A copper supply deficit means global demand for refined copper exceeds what mines and smelters can produce. J.P. Morgan Research estimated a deficit of approximately 330,000 tonnes for 2026. Deficits put upward pressure on copper prices. When buyers compete for limited supply, the price rises. The deficit is structural rather than short-term: new copper mines take 15 to 17 years from discovery to production (S&P Global Market Intelligence), so supply cannot respond quickly even when prices are high.

How does a pre-production copper company like QMines differ from a copper ETF?

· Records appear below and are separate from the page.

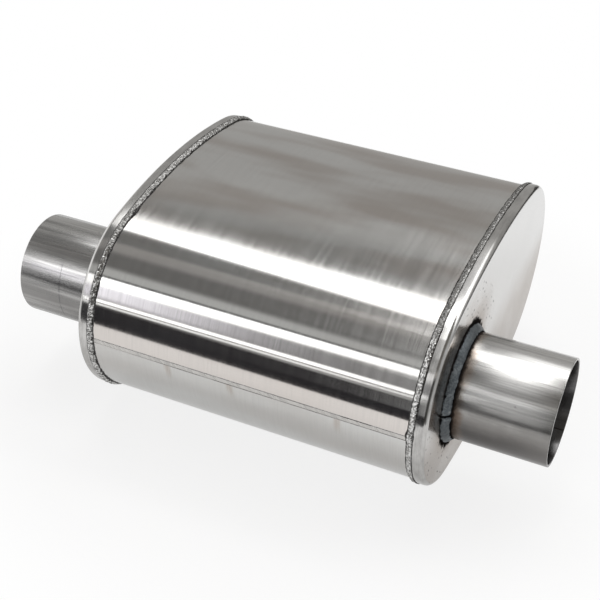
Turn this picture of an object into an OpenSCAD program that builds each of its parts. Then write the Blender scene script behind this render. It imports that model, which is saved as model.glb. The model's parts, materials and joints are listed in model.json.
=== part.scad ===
// Oval exhaust muffler with a straight-through perforated core, in millimetres.
// The pipes run along X, from the inlet at -X to the outlet at +X. The case stands on
// the lower edges of its end caps, at Z = 0, and lies centred on Y = 0.

/* [Case] */
// Length of the case, over the outer faces of its end caps
case_l = 219; // [150:1:450]
// Width of the rolled shell, outside
case_w = 234.5; // [200:0.5:280]
// Height of the rolled shell, outside
case_h = 131.5; // [112:0.5:170]
// Radius of the shell's two flatter faces, outside. The round sides follow from it.
crown_r = 348; // [240:1:600]
// Sheet thickness of the shell
shell_t = 1.2; // [0.8:0.1:2.5]

/* [End caps] */
// Sheet thickness of the end caps
cap_t = 1.5; // [1:0.1:2.5]
// Depth of a cap's skirt, from its outer face to its edge
skirt_l = 7.4; // [6.8:0.1:20]
// Outer radius of the drawn edge between face and skirt
cap_edge_r = 3; // [2:0.25:4.5]
// Gap between the shell and the skirt that fits over it
cap_gap = 0.15; // [0.05:0.05:0.4]

/* [Pipes] */
// Outside diameter of the inlet and outlet pipes
pipe_d = 63.5; // [50.8:0.1:76.2]
// Wall thickness of the pipes
pipe_t = 1.5; // [1:0.1:2.5]
// Distance of the pipe axis from the front edge of the shell
pipe_inset = 60.75; // [51:0.25:118]
// How far the inlet pipe stands out of its cap
inlet_out = 62; // [30:1:150]
// How far the outlet pipe stands out of its cap
outlet_out = 60; // [30:1:150]
// How far each pipe reaches into the case, from the cap's outer face
pipe_in = 16; // [14:0.5:24]
// Gap between a pipe and the hole in its cap
pipe_gap = 0.2; // [0.1:0.05:0.5]

/* [Perforated core] */
// Sheet thickness of the core tube
core_t = 1.2; // [0.8:0.1:2]
// Gap between the core and the pipe ends that it slides over
core_gap = 0.1; // [0.05:0.05:0.3]
// Length of each pipe that the core covers
core_lap = 9; // [5:0.5:9.5]
// Plain length of core left before the first row of holes, beyond a pipe's end
core_plain = 6; // [4:0.5:20]
// Diameter of the core's holes
hole_d = 5.5; // [3:0.25:7]
// Distance between neighbouring holes
hole_pitch = 11; // [9:0.5:16]

/* [Packing] */
// Thickness of the steel wool wound on the core
wool_t = 5; // [3:0.5:10]
// Gap left round the packing
pack_gap = 0.3; // [0.1:0.1:1]

/* [Welds] */
// Width of the bead between a skirt's edge and the shell
cap_bead_w = 4.2; // [3:0.1:6]
// Leg of the bead round each pipe, measured along the pipe
pipe_bead_l = 4.8; // [3:0.1:7]
// Leg of the bead round each pipe, measured on the cap
pipe_bead_h = 4; // [2.5:0.1:5.5]
// Leg of the bead between the core's end and the pipe, measured along the pipe
core_bead_l = 2.5; // [1.5:0.25:3]
// Width of the seam weld along the shell
seam_w = 3.3; // [1.5:0.1:5]
// How far the seam weld stands proud of the sheet, inside and out
seam_proud = 0.15; // [0.05:0.05:0.4]
// Height of the seam above the front edge of the case, as an angle at its side's centre
seam_angle = 2.6; // [-30:0.1:30]

/* [Hidden] */
$fn = 128;

// Overlap that lets one solid cut cleanly through another
cut = 1;

// The case's section is four arcs that meet tangentially: two sides and two crowns.
// The side radius is rounded, and the crowns' centres then placed so that the arcs still meet.
side_r = round(1000 * (crown_r * case_h - pow(case_w / 2, 2) - pow(case_h / 2, 2))
  / (2 * crown_r - case_w)) / 1000;
side_y = case_w / 2 - side_r;
crown_drop = sqrt(pow(crown_r - side_r, 2) - pow(side_y, 2));
meet_angle = atan2(crown_drop, side_y);
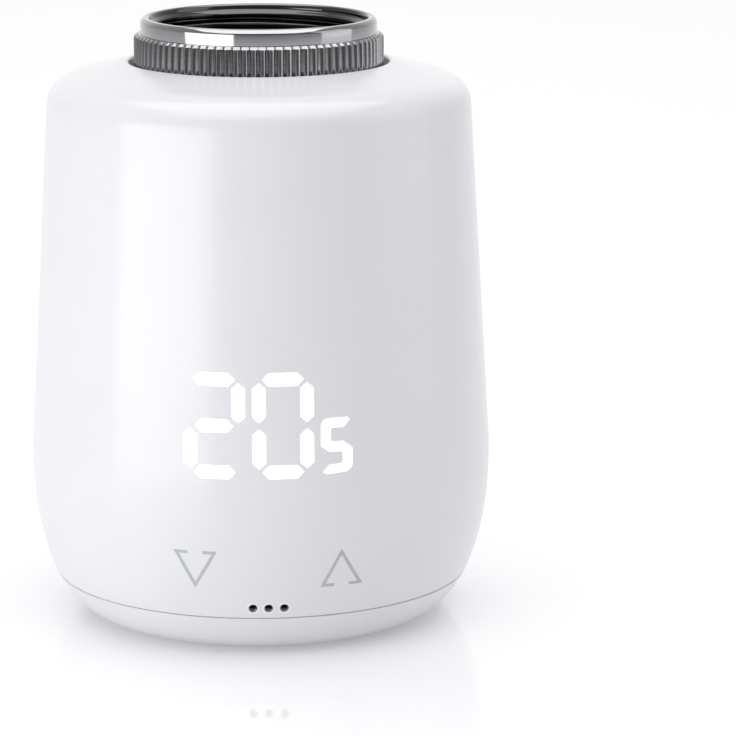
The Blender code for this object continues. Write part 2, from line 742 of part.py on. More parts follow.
def make_motor():
    spot = train_centres()[0]
    x, y = spot
    low, high = MOTOR_Z
    inner = MOTOR_RADIUS - MOTOR_WALL
    profile = [
        (0, MOTOR_BOSS_TOP_Z),
        (MOTOR_BOSS_RADIUS, MOTOR_BOSS_TOP_Z),
        (MOTOR_BOSS_RADIUS, high),
        (MOTOR_RADIUS, high),
        (MOTOR_RADIUS, low),
        (inner, low),
        (inner, high - 0.8),
        (0, high - 0.8),
    ]
    can = turned("motor_can", profile, STEEL, 24, at=spot)
    bore(can, "can_bore", 1.2, 50, 62, spot)
    for i, offset in enumerate((-MOTOR_SCREW_X, MOTOR_SCREW_X)):
        hole = (x + offset, y)
        bore(can, f"can_screw_hole_{i}", 1.0, 55.5, 60, hole, sides=8)
        countersunk = [(0, 59.5), (2.0, 59.5), (0.8, 58.2), (0.8, 56.0), (0, 56.0)]
        turned(f"motor_screw_{i + 1}", countersunk, STEEL, 8, at=hole)
    make_motor_end_bell(spot)
    for i in (0, 1):
        sweep = [30 + 180 * i + 12 * k for k in range(11)]
        inner_radius, outer_radius = MAGNET_RADII
        arc = [polar(outer_radius, angle) for angle in sweep]
        arc += [polar(inner_radius, angle) for angle in reversed(sweep)]
        plate(f"motor_magnet_{i + 1}", [arc], *MAGNET_Z, MAGNET, at=spot)
    armature = plate("motor_armature", [armature_outline()], *ARMATURE_Z, COPPER, at=spot)
    bore(armature, "armature_bore", SHAFT_RADIUS + PART_GAP, 30, 60, spot)
    cylinder("motor_shaft", SHAFT_RADIUS, *SHAFT_Z, STEEL, at=spot, sides=12)
    teeth = pinion_outline(heading(spot, train_centres()[1]))
    pinion = plate("motor_pinion", [teeth], LEVELS[0] - 0.2, LEVELS[0] + 2.0, BRASS, at=spot)
    bore(pinion, "pinion_bore", SHAFT_RADIUS + PART_GAP, 58, 64, spot)


def make_motor_end_bell(spot):
    """The plastic plug in the can's open end, with the shaft's lower bearing."""
    low = MOTOR_Z[0]
    profile = [
        (0, low + 1.2),
        (MOTOR_RADIUS - 1.0, low + 1.2),
        (MOTOR_RADIUS - 1.0, low - 0.3),
        (MOTOR_RADIUS - 0.2, low - 0.3),
        (MOTOR_RADIUS - 0.2, low - 1.8),
        (2.4, low - 1.8),
        (2.4, low - 2.8),
        (0, low - 2.8),
    ]
    bell = turned("motor_end_bell", profile, BLACK_PLASTIC, 24, at=spot)
    bore(bell, "bell_bore", 1.2, 29, 36, spot)


def armature_outline(poles=3, radius=ARMATURE_RADIUS, core=2.0):
    """Three wound poles seen end on: wide tips with deep slots between them."""
    outline = []
    for i in range(poles):
        middle = 360 * i / poles
        outline += [polar(core, middle - 50), polar(radius * 0.8, middle - 40), polar(radius, middle - 42)]
        outline += [polar(radius, middle + k) for k in (-21, 0, 21)]
        outline += [polar(radius, middle + 42), polar(radius * 0.8, middle + 40), polar(core, middle + 50)]
    return outline


# ---------------------------------------------------------------- electrics


def coil(radius0, radius1, length, turns, per_turn=8):
    """A coil spring about Z, from radius0 at z = 0 to radius1 at z = length."""
    points = []
    count = int(turns * per_turn)
    for i in range(count + 1):
        share = i / count
        radius = radius0 + (radius1 - radius0) * share
        angle = 2 * math.pi * turns * share
        points.append((radius * math.cos(angle), radius * math.sin(angle), length * share))
    return points


def placed(points, at):
    return [(x + at[0], y + at[1], z + at[2]) for x, y, z in points]


def make_cell(name, x, nub_up, low):
    """A dry cell: a plain can with a flat end and a contact nub."""
    body_top = CELL_LENGTH - CELL_NUB_HEIGHT
    profile = [
        (0, CELL_LENGTH),
        (CELL_NUB_RADIUS, CELL_LENGTH),
        (CELL_NUB_RADIUS, body_top),
        (CELL_RADIUS - 0.5, body_top),
        (CELL_RADIUS, body_top - 0.6),
        (CELL_RADIUS, 0.5),
        (CELL_RADIUS - 0.5, 0),
        (0, 0),
    ]
    if not nub_up:
        profile = [(r, CELL_LENGTH - z) for r, z in reversed(profile)]
    return turned(name, [(r, low + z) for r, z in profile], CELL_WRAP, 24, at=(x, CELL_Y))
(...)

A copper ETF tracks the commodity price or a basket of copper companies, giving broad exposure with lower risk per holding. QMines (ASX:QML) is a single-asset, pre-production copper-gold company. Its value is tied to the JORC resource at its flagship project, the DFS outcome, permitting progress, and ultimately the copper price when production begins. The risk is higher and the liquidity is lower, but so is the potential leverage to a rising copper price if the project progresses to production.

In summary

The structural case for copper as an investment rests on a supply-demand gap that is years in the making: J.P. Morgan Research forecasts a refined copper deficit of approximately 330,000 tonnes in 2026, while S&P Global projects demand rising approximately 50% by 2040, driven by electrification, EVs, and AI data centres. The supply side cannot respond quickly. New mines take 15 to 17 years from discovery to production on average. Copper remains a cyclical commodity and China concentration is a genuine risk; any copper position should be sized with that volatility in mind. For investors who want first-party operational context rather than a commodity price view, QMines (ASX:QML) is advancing the Mt Chalmers copper-gold project through a Definitive Feasibility Study in Queensland, with the Develin Creek resource upgraded to 4.70Mt @ 0.94% Cu and 1.00% Zn (90% Indicated) as announced 23 February 2026 and restated in the March 2026 Quarterly Activities Report (30 April 2026).